Rows from a 3D modeling dataset
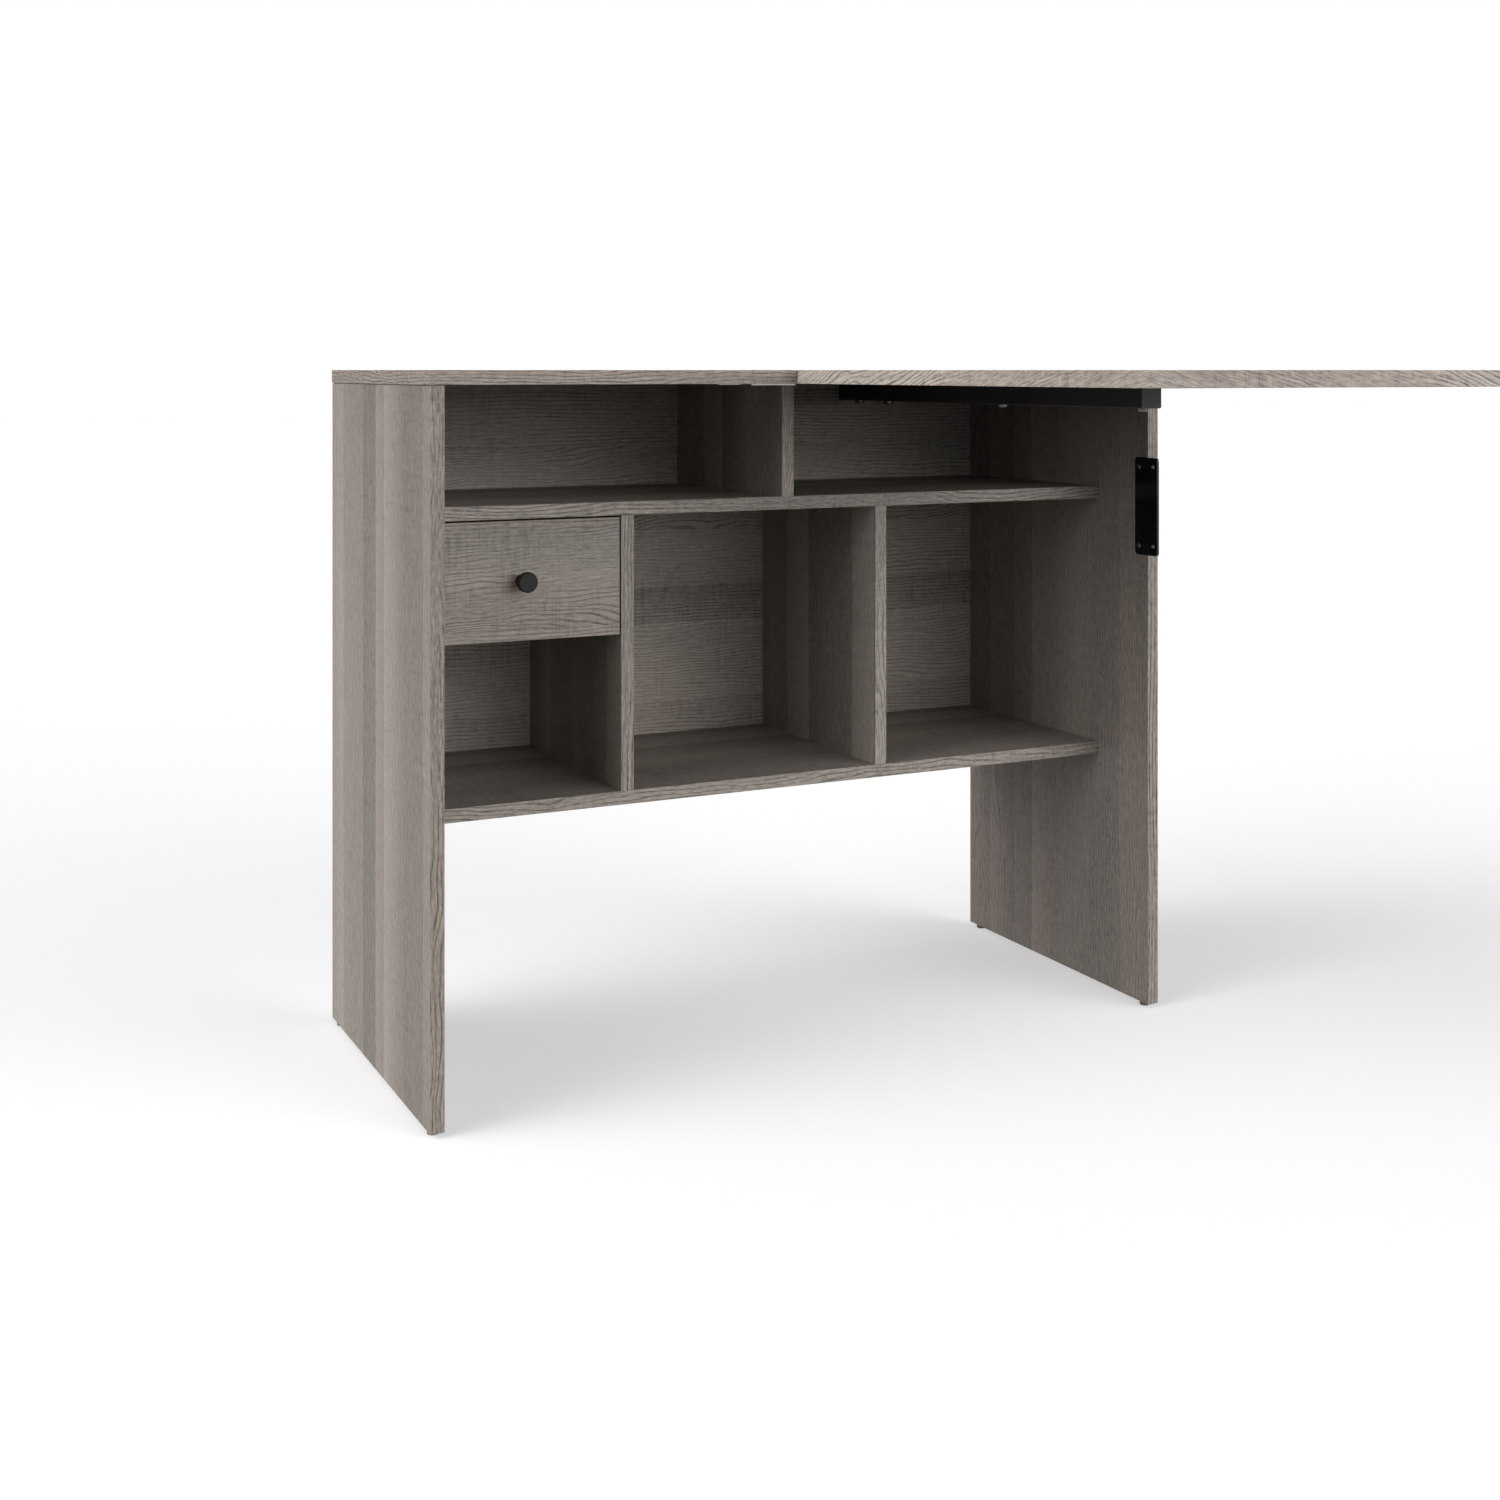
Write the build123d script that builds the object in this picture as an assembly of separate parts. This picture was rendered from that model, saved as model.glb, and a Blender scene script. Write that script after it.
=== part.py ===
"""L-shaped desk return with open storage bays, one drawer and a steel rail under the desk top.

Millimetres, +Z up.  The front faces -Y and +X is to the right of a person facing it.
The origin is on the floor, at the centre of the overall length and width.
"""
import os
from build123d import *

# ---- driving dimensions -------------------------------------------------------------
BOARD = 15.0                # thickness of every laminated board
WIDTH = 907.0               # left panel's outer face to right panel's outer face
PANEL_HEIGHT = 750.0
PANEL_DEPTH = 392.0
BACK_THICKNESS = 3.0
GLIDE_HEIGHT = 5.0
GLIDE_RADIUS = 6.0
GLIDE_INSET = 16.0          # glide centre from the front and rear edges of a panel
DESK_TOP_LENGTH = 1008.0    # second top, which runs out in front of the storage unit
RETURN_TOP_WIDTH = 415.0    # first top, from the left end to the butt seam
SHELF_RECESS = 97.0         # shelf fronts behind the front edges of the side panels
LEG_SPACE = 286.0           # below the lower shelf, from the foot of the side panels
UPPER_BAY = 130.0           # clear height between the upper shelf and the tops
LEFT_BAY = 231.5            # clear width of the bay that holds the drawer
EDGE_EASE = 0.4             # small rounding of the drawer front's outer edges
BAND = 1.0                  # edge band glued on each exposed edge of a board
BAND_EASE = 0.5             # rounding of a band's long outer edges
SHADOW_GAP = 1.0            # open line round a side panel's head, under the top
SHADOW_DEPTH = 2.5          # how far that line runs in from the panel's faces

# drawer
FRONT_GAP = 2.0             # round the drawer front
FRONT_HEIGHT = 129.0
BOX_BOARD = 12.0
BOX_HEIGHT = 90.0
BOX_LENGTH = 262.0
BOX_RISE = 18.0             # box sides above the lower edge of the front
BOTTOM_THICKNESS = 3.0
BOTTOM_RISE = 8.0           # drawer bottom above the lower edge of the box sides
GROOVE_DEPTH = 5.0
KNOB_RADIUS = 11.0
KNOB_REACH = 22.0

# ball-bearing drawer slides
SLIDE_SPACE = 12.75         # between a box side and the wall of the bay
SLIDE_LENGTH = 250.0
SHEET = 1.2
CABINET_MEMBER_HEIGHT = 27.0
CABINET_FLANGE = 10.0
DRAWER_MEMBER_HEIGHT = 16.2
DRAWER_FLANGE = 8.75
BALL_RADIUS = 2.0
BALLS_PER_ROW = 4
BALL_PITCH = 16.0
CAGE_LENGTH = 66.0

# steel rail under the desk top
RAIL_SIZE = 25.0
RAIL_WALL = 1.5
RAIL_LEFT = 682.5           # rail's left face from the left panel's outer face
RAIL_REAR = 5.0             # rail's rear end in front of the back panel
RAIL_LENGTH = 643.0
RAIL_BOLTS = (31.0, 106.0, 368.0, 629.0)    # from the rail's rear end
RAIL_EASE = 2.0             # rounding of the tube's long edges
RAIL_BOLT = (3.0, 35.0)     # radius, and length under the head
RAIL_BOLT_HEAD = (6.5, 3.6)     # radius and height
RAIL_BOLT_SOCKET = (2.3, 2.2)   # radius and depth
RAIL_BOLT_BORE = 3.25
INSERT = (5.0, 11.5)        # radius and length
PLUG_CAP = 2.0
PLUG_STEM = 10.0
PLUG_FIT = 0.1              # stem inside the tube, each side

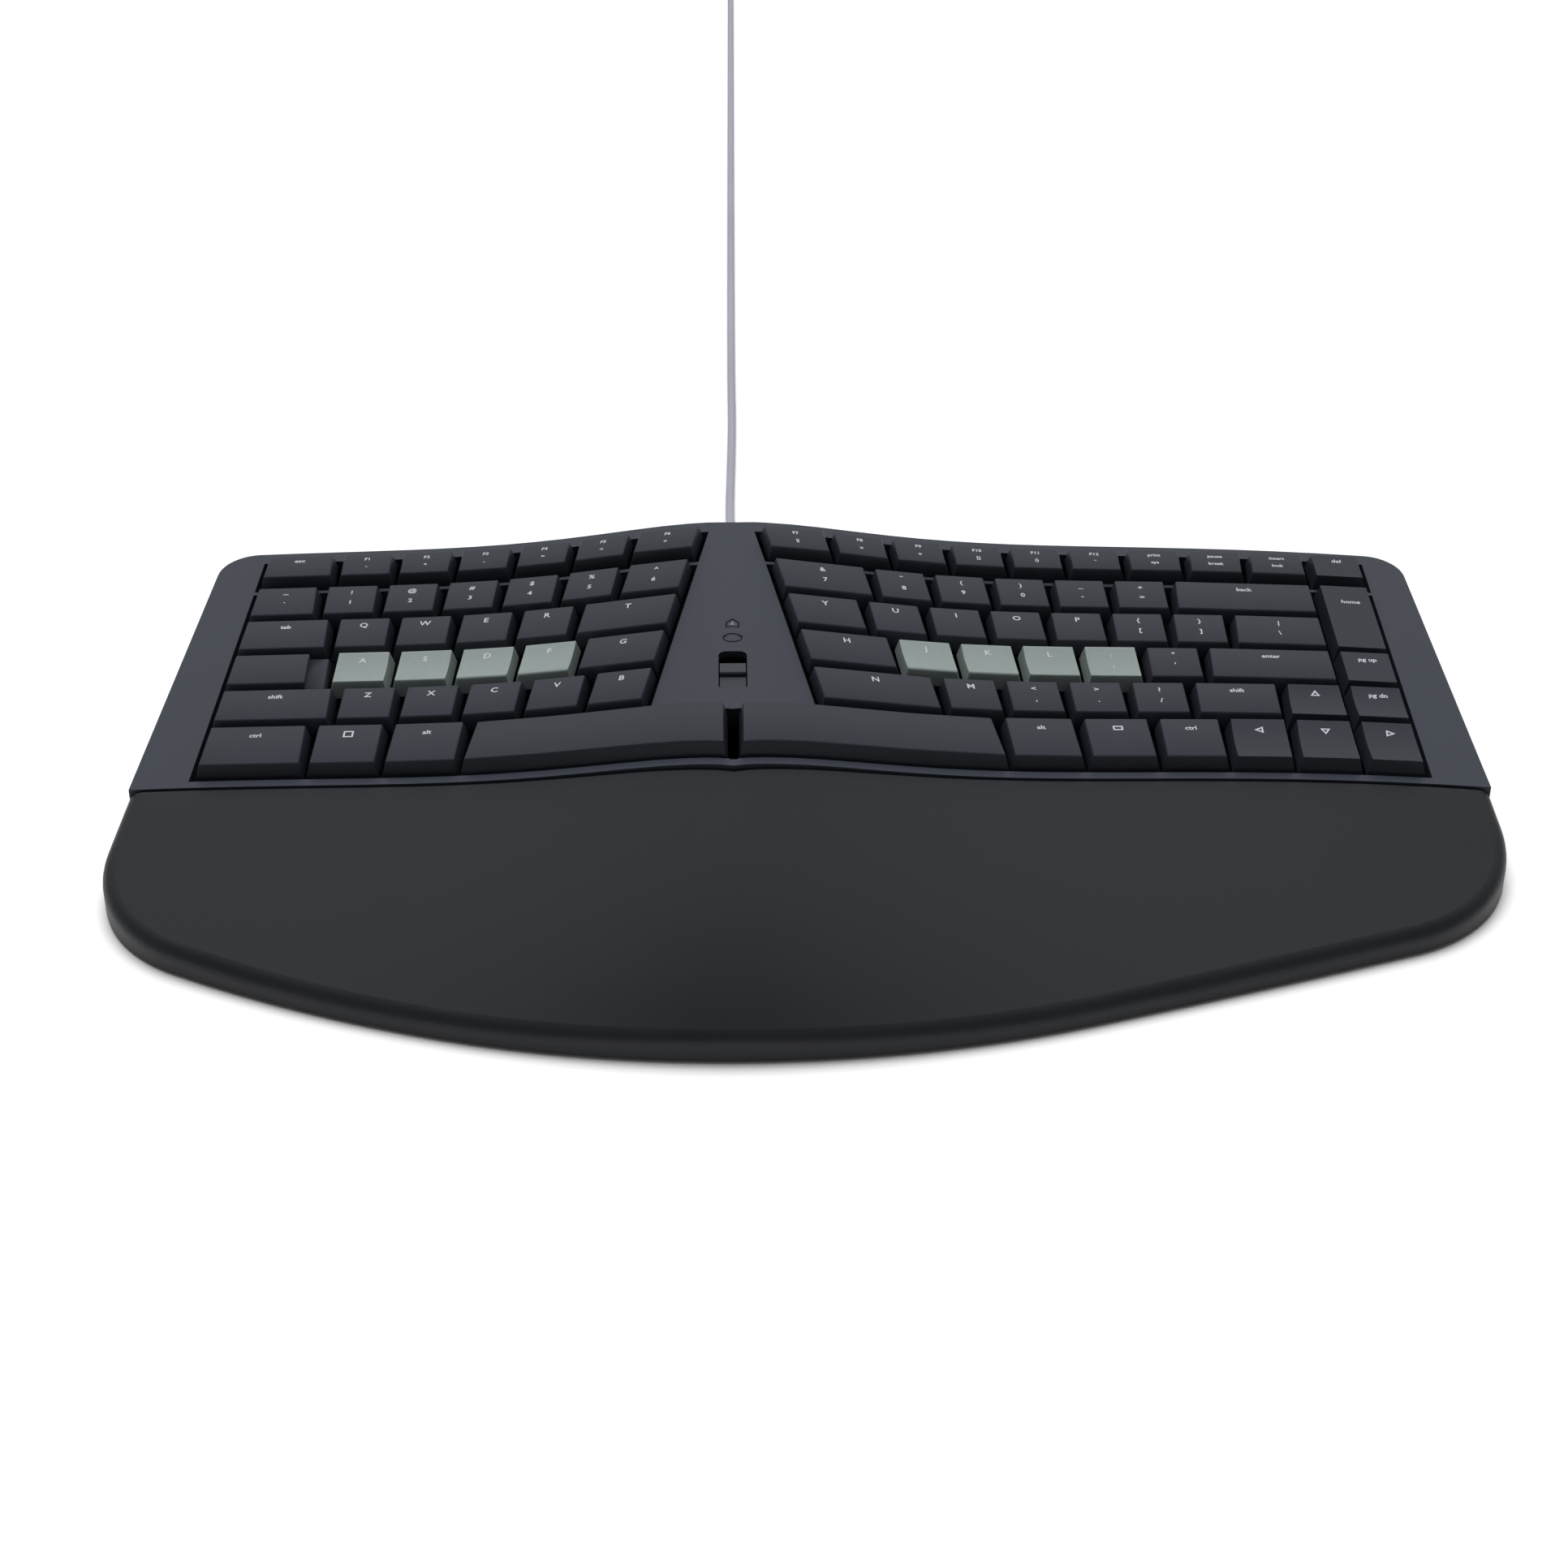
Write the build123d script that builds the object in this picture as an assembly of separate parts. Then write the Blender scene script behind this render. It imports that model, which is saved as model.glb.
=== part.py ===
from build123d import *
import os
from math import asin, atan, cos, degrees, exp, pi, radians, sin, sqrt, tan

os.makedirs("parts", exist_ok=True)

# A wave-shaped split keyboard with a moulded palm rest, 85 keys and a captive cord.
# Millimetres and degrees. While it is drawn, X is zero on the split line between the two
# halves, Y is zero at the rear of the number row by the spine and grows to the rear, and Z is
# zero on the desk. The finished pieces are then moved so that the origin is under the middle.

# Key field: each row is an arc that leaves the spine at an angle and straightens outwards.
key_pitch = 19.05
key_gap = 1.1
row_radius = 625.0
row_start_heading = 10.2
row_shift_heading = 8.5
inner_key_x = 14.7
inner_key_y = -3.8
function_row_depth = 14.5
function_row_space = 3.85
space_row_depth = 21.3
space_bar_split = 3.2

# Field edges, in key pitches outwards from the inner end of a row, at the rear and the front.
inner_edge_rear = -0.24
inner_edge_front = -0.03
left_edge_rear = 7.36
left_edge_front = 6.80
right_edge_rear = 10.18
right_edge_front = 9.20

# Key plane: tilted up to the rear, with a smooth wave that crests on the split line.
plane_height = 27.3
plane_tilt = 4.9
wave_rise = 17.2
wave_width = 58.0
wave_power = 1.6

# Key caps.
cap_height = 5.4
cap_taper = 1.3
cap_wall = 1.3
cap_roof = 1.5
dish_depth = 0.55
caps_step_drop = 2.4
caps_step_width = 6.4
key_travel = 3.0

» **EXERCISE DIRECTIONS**
Exactly reproduce the entries above, minus the pictures.

» **EXERCISE OUTPUT**
Write the build123d script that builds the object in this picture as an assembly of separate parts. This picture was rendered from that model, saved as model.glb, and a Blender scene script. Write that script after it.
=== part.py ===
"""L-shaped desk return with open storage bays, one drawer and a steel rail under the desk top.

Millimetres, +Z up.  The front faces -Y and +X is to the right of a person facing it.
The origin is on the floor, at the centre of the overall length and width.
"""
import os
from build123d import *

# ---- driving dimensions -------------------------------------------------------------
BOARD = 15.0                # thickness of every laminated board
WIDTH = 907.0               # left panel's outer face to right panel's outer face
PANEL_HEIGHT = 750.0
PANEL_DEPTH = 392.0
BACK_THICKNESS = 3.0
GLIDE_HEIGHT = 5.0
GLIDE_RADIUS = 6.0
GLIDE_INSET = 16.0          # glide centre from the front and rear edges of a panel
DESK_TOP_LENGTH = 1008.0    # second top, which runs out in front of the storage unit
RETURN_TOP_WIDTH = 415.0    # first top, from the left end to the butt seam
SHELF_RECESS = 97.0         # shelf fronts behind the front edges of the side panels
LEG_SPACE = 286.0           # below the lower shelf, from the foot of the side panels
UPPER_BAY = 130.0           # clear height between the upper shelf and the tops
LEFT_BAY = 231.5            # clear width of the bay that holds the drawer
EDGE_EASE = 0.4             # small rounding of the drawer front's outer edges
BAND = 1.0                  # edge band glued on each exposed edge of a board
BAND_EASE = 0.5             # rounding of a band's long outer edges
SHADOW_GAP = 1.0            # open line round a side panel's head, under the top
SHADOW_DEPTH = 2.5          # how far that line runs in from the panel's faces

# drawer
FRONT_GAP = 2.0             # round the drawer front
FRONT_HEIGHT = 129.0
BOX_BOARD = 12.0
BOX_HEIGHT = 90.0
BOX_LENGTH = 262.0
BOX_RISE = 18.0             # box sides above the lower edge of the front
BOTTOM_THICKNESS = 3.0
BOTTOM_RISE = 8.0           # drawer bottom above the lower edge of the box sides
GROOVE_DEPTH = 5.0
KNOB_RADIUS = 11.0
KNOB_REACH = 22.0

# ball-bearing drawer slides
SLIDE_SPACE = 12.75         # between a box side and the wall of the bay
SLIDE_LENGTH = 250.0
SHEET = 1.2
CABINET_MEMBER_HEIGHT = 27.0
CABINET_FLANGE = 10.0
DRAWER_MEMBER_HEIGHT = 16.2
DRAWER_FLANGE = 8.75
BALL_RADIUS = 2.0
BALLS_PER_ROW = 4
BALL_PITCH = 16.0
CAGE_LENGTH = 66.0

# steel rail under the desk top
RAIL_SIZE = 25.0
RAIL_WALL = 1.5
RAIL_LEFT = 682.5           # rail's left face from the left panel's outer face
RAIL_REAR = 5.0             # rail's rear end in front of the back panel
RAIL_LENGTH = 643.0
RAIL_BOLTS = (31.0, 106.0, 368.0, 629.0)    # from the rail's rear end
RAIL_EASE = 2.0             # rounding of the tube's long edges
RAIL_BOLT = (3.0, 35.0)     # radius, and length under the head
RAIL_BOLT_HEAD = (6.5, 3.6)     # radius and height
RAIL_BOLT_SOCKET = (2.3, 2.2)   # radius and depth
RAIL_BOLT_BORE = 3.25
INSERT = (5.0, 11.5)        # radius and length
PLUG_CAP = 2.0
PLUG_STEM = 10.0
PLUG_FIT = 0.1              # stem inside the tube, each side

Write the build123d script that builds the object in this picture as an assembly of separate parts. Then write the Blender scene script behind this render. It imports that model, which is saved as model.glb.
=== part.py ===
from build123d import *
import os
from math import asin, atan, cos, degrees, exp, pi, radians, sin, sqrt, tan

os.makedirs("parts", exist_ok=True)

# A wave-shaped split keyboard with a moulded palm rest, 85 keys and a captive cord.
# Millimetres and degrees. While it is drawn, X is zero on the split line between the two
# halves, Y is zero at the rear of the number row by the spine and grows to the rear, and Z is
# zero on the desk. The finished pieces are then moved so that the origin is under the middle.

# Key field: each row is an arc that leaves the spine at an angle and straightens outwards.
key_pitch = 19.05
key_gap = 1.1
row_radius = 625.0
row_start_heading = 10.2
row_shift_heading = 8.5
inner_key_x = 14.7
inner_key_y = -3.8
function_row_depth = 14.5
function_row_space = 3.85
space_row_depth = 21.3
space_bar_split = 3.2

# Field edges, in key pitches outwards from the inner end of a row, at the rear and the front.
inner_edge_rear = -0.24
inner_edge_front = -0.03
left_edge_rear = 7.36
left_edge_front = 6.80
right_edge_rear = 10.18
right_edge_front = 9.20

# Key plane: tilted up to the rear, with a smooth wave that crests on the split line.
plane_height = 27.3
plane_tilt = 4.9
wave_rise = 17.2
wave_width = 58.0
wave_power = 1.6

# Key caps.
cap_height = 5.4
cap_taper = 1.3
cap_wall = 1.3
cap_roof = 1.5
dish_depth = 0.55
caps_step_drop = 2.4
caps_step_width = 6.4
key_travel = 3.0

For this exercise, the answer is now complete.